If it disagrees with any of the findings, the city will have the opportunity to address that in its response with a reason why and any alternative information that may be pertinent.
The City of Manteca did issue a statement once the report became public, outlining the various implementations that have been put in place that satisfy many of the recommendations that were included in the report.
The release notes that the city has begun the process of conducting a thorough, professional search for a city manager — which the report recommended — as well as establishing a financial ad hoc committee to more closely monitor the city’s finances and using the newly-created city attorney’s office to rework the city’s existing policies and procedures and implement enhanced employee training.
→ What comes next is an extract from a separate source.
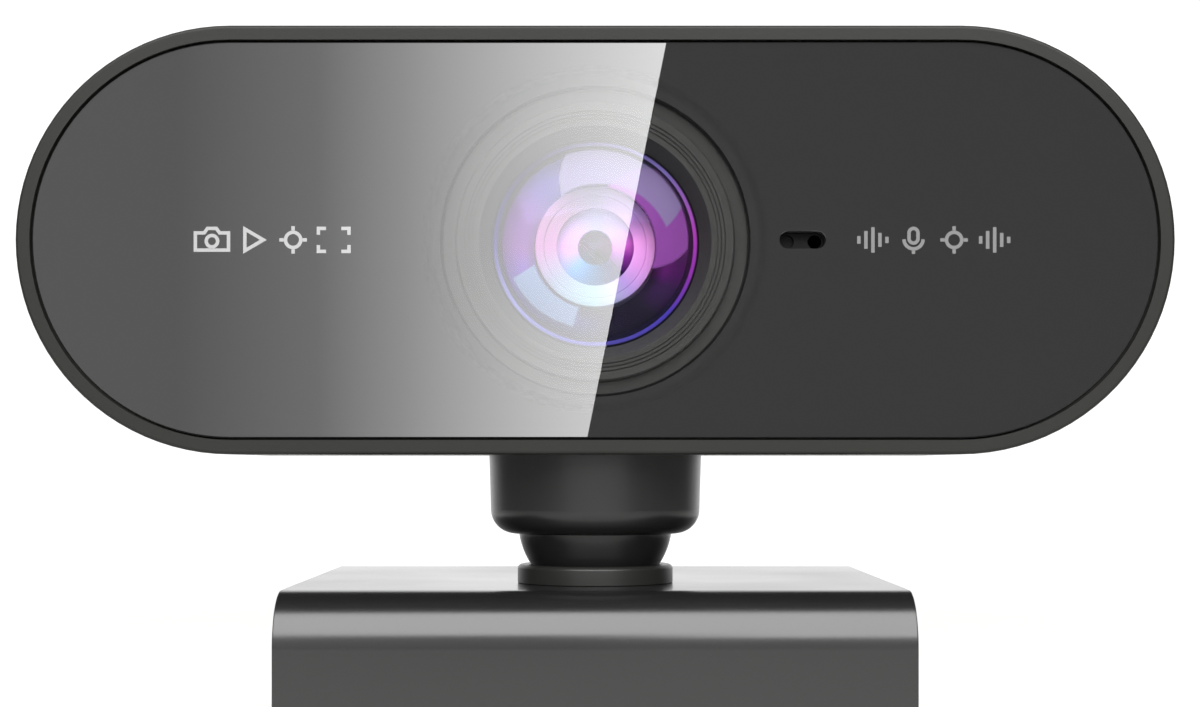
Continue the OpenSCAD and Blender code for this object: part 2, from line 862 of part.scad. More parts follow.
module socket_liner() {
    color([0.85, 0.85, 0.8]) at_ball() difference() {
        sphere(r = liner_out);
        sphere(r = liner_in);
        rod_z(liner_out + 1, -liner_out - 1, liner_low);
    }
}

module ball_stud() {
    foot = shaft_bottom - ball_z;
    color([0.12, 0.12, 0.12]) at_ball() difference() {
        union() {
            intersection() {
                sphere(r = ball_r);
                rod_z(ball_r + 1, -ball_flat, ball_r + 1);
            }
            rod_z(shaft_r, foot, -ball_flat + eps);
        }
        rod_z(axle_screw[2] + slip_gap, foot - 1, foot + screw_grip + 2);
    }
}

module swivel_disc() {
    edge = 0.25;
    hole_r = shaft_r + slip_gap;
    color([0.25, 0.25, 0.25]) translate([0, axis_y, jaw_h]) rotate_extrude() polygon([
        [hole_r, 0], [disc_r, 0], [disc_r, disc_t - edge],
        [disc_r - edge, disc_t], [hole_r, disc_t],
    ]);
}

module wave_washer() {
    color("silver") translate([0, axis_y, thrust_bottom + thrust_t])
        tube_z(shaft_r + 2, shaft_r + 0.1, 0, wave_t);
}

module thrust_washer() {
    color("gray") translate([0, axis_y, thrust_bottom])
        tube_z(shaft_r + 1.8, axle_screw[2] + 0.25, 0, thrust_t);
}

module swivel_screw() {
    color("dimgray") translate([0, axis_y, thrust_bottom])
        rotate([180, 0, 0]) screw(axle_screw, screw_grip + 1);
}

// ---------- clip ----------

// Side outline of the clip's L, (distance behind the front face, height)
module clip_outline() {
    union() {
        translate([bend_r, clip_bottom]) square([clip_d - bend_r, top_t]);
        square([jaw_t, jaw_h - bend_r]);
        translate([0, clip_bottom]) square([bend_r + eps, top_t - bend_r]);
        translate([bend_r, jaw_h - bend_r]) intersection() {
            circle(r = bend_r);
            translate([-bend_r, 0]) square([bend_r + eps, bend_r]);
        }
    }
}

module clip_shell() {
    color([0.29, 0.29, 0.28]) in_clip() difference() {
        union() {
            difference() {
                rotate([90, 0, 90]) linear_extrude(height = clip_w, center = true) clip_outline();
                box_from(
                    [-cavity_half, cavity_front, clip_bottom - 1],
                    [cavity_half, cavity_back, cavity_top]
                );
            }
            translate([0, swivel_y, 0]) rod_z(bearing_r, bearing_bottom, cavity_top + eps);
            at_inner_screws() rod_z(inner_post_r, clip_bottom + cover_t, cavity_top + eps);
            for (side = [-1, 1])
                translate([side * ear_middle, hinge_from_front, hinge_z]) {
                    rod_x(knuckle_r, ear_w / 2);
                    box_from(
                        [-ear_w / 2, -knuckle_r, 0],
                        [ear_w / 2, knuckle_r, clip_bottom - hinge_z + eps]
                    );
                }
        }
        translate([0, swivel_y, 0]) rod_z(shaft_r + shaft_gap, bearing_bottom - 1, jaw_h + 1);
        at_inner_screws() rod_z(inner_screw[2] + slip_gap, clip_bottom, cavity_top - 0.4);
        translate([0, hinge_from_front, hinge_z]) rod_x(pin_r + slip_gap, clip_w / 2 + 1);
    }
}

module inner_cover() {
    color([0.22, 0.22, 0.22]) in_clip() difference() {
        union() {
            box_from(
                [-cavity_half + seat_gap, cavity_front + seat_gap, clip_bottom],
                [cavity_half - seat_gap, cavity_back - seat_gap, clip_bottom + cover_t]
            );
            translate([0, tripod_y, 0])
                rod_z(insert_boss_r, clip_bottom + cover_t - eps, cavity_top - 2 * seat_gap);
        }
        translate([0, tripod_y, 0]) rod_z(insert_r + slip_gap, clip_bottom - 1, cavity_top + 1);
        at_inner_screws() {
            rod_z(inner_screw[2] + 0.27, clip_bottom - 1, cavity_top);
            rod_z(inner_screw[0] + 0.15, clip_bottom - 1, clip_bottom + cover_t - 0.5);
        }
    }
}

module inner_cover_screws() {
    color("dimgray") in_clip() at_inner_screws()
        translate([0, 0, clip_bottom + cover_t - 0.5])
            rotate([180, 0, 0]) screw(inner_screw, cavity_top - clip_bottom - cover_t);
}

module tripod_insert() {
    color([0.8, 0.65, 0.3]) in_clip() translate([0, tripod_y, 0])
        tube_z(insert_r, tripod_r, clip_bottom, clip_bottom + insert_h);
}

module top_pad() {
    half = clip_w / 2 - 7.5;
    color([0.06, 0.06, 0.06]) in_clip()
        box_from(
            [-half, pad_front, clip_bottom - pad_t],
            [half, tripod_y - insert_boss_r - 1.4, clip_bottom]
        );
}

module front_pad() {
    half = clip_w / 2 - 5;
    color([0.06, 0.06, 0.06]) in_clip()
        box_from([-half, jaw_t, 1.5], [half, jaw_t + pad_t, clip_bottom - 6]);
}

// ---------- rear leg ----------

module hinge_pin() {
    color("silver") at_hinge() rod_x(pin_r, ear_outer);
}

module hinge_washers() {
    color("silver") at_hinge()
        for (side = [-1, 1])
            translate([side * (ear_inner - (washer_t + seat_gap) / 2), 0, 0])
                difference() {
                    rod_x(knuckle_r - 0.3, washer_t / 2);
                    rod_x(pin_r + pin_gap, washer_t);
                }
}

module leg_pose() {
    at_hinge() rotate([-leg_angle, 0, 0]) children();
}

// A block across the leg: half its width, its span along the leg, and its thickness
module leg_block(half, start, end, thickness) {
    box_from([-half, start, -thickness / 2], [half, end, thickness / 2]);
}

module rear_leg() {
    boot_start = leg_len - boot_l;
    color([0.27, 0.27, 0.26]) leg_pose() difference() {
        union() {
            rod_x(knuckle_r, barrel_half);
            leg_block(barrel_half, 0, leg_clear + eps, leg_t);
            leg_block(leg_w / 2, leg_clear, boot_start, leg_t);
            leg_block(leg_w / 2 - tongue_inset, boot_start - eps, leg_len, tongue_t);
        }
        rod_x(pin_r + pin_gap, barrel_half + 1);
    }
}

module leg_foot() {
    boot_start = leg_len - boot_l;
    color([0.06, 0.06, 0.06]) leg_pose() difference() {
        union() {
            translate([0, leg_len, 0]) rod_x(foot_r, leg_w / 2);
            leg_block(leg_w / 2, boot_start, leg_len, leg_t);
        }
        leg_block(
            leg_w / 2 - tongue_inset + boot_gap, boot_start - 1,
            leg_len + boot_gap, tongue_t + 2 * boot_gap
        );
    }
}

front_shell();
rear_cover();
cover_screws();
front_window();
window_mask();
lens_surround();
cover_dome();
light_baffle();
lens_barrel();
retaining_ring();
front_element();
aperture_stop();
middle_element();
rear_element();
lens_holder();
holder_screws();
ir_filter();
image_sensor();
main_board();
board_screws();
controller_chip();
memory_chip();
crystal();
board_connector();
board_capacitors();
status_led();
light_pipe();
indicator_insert();
mic_boot();
mic_capsule();
mic_leads();
cable_grommet();
socket_cup();
socket_cap();
neck_nut();
socket_liner();
ball_stud();
swivel_disc();
wave_washer();
thrust_washer();
swivel_screw();
clip_shell();
inner_cover();
inner_cover_screws();
tripod_insert();
top_pad();
front_pad();
hinge_pin();
hinge_washers();
rear_leg();
leg_foot();
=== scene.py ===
"""The looks of a webcam on a clip stand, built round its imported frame."""
import json
import math

import bmesh
import bpy
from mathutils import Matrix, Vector

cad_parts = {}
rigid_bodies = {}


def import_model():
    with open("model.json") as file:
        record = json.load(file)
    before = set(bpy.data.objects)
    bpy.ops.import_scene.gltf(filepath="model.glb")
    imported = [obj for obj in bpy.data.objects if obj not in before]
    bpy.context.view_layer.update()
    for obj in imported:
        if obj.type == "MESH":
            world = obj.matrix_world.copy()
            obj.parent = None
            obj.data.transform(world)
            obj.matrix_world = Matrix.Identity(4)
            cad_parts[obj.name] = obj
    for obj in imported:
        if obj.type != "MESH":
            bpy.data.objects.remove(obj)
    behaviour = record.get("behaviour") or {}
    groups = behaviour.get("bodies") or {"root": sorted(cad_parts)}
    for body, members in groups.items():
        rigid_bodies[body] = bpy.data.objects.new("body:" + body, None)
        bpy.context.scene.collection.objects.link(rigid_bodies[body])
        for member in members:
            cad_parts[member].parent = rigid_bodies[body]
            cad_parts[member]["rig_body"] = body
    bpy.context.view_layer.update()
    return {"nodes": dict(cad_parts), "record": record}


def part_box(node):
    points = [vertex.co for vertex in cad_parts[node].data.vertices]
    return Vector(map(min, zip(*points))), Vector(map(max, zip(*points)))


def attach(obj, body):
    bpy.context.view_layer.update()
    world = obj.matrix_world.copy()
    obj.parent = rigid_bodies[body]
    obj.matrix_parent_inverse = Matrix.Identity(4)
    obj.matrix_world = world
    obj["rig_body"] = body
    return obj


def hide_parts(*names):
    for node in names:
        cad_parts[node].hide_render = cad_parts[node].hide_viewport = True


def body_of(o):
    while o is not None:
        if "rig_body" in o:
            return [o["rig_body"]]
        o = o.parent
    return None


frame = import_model()
nodes = frame["nodes"]
MM = 0.001


# ---------- places, taken from the frame or given -----

def middle(node):
    low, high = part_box(node)
    return (low + high) / 2


shell_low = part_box("front_shell")[0]
window_low, window_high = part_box("front_window")
lens_axis = Vector((0.0, shell_low.y, middle("front_shell").z))
clip_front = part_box("clip_shell")[0].y
surround_low, surround_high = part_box("lens_surround")
GAP_ROUND_SURROUND = 0.15 * MM  # shows as a thin black circle
mask_hole_r = (surround_high.x - surround_low.x) / 2 + GAP_ROUND_SURROUND
CLEAR_TO, BONDED_FROM = 0.3 * MM, 1.6 * MM  # how far beyond that hole the window changes
EDGE_FROM, EDGE_TO = 8.15 * MM, 9.35 * MM   # the band on the cover dome's polished edge where a reflection and shade are painted, from the lens axis
PUPIL_R, PUPIL_EDGE = 1.5 * MM, 0.12 * MM
PUPIL_SPAN = 1.6 * MM  # half the width over which the middle element's painted reflection changes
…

“Ultimately, we are intent on providing stable, sustainable, and transparent governance for this community and will continue to work to enhance the trust and confidence our residents have in their local government,” the City of Manteca said in a statement about the grand jury report. “Our City Council consists of local leaders who love their community and want to see it thrive.
“They will provide the necessary vision to move our community toward the future by working effectively with staff.”
The City Council will ultimately respond to the report.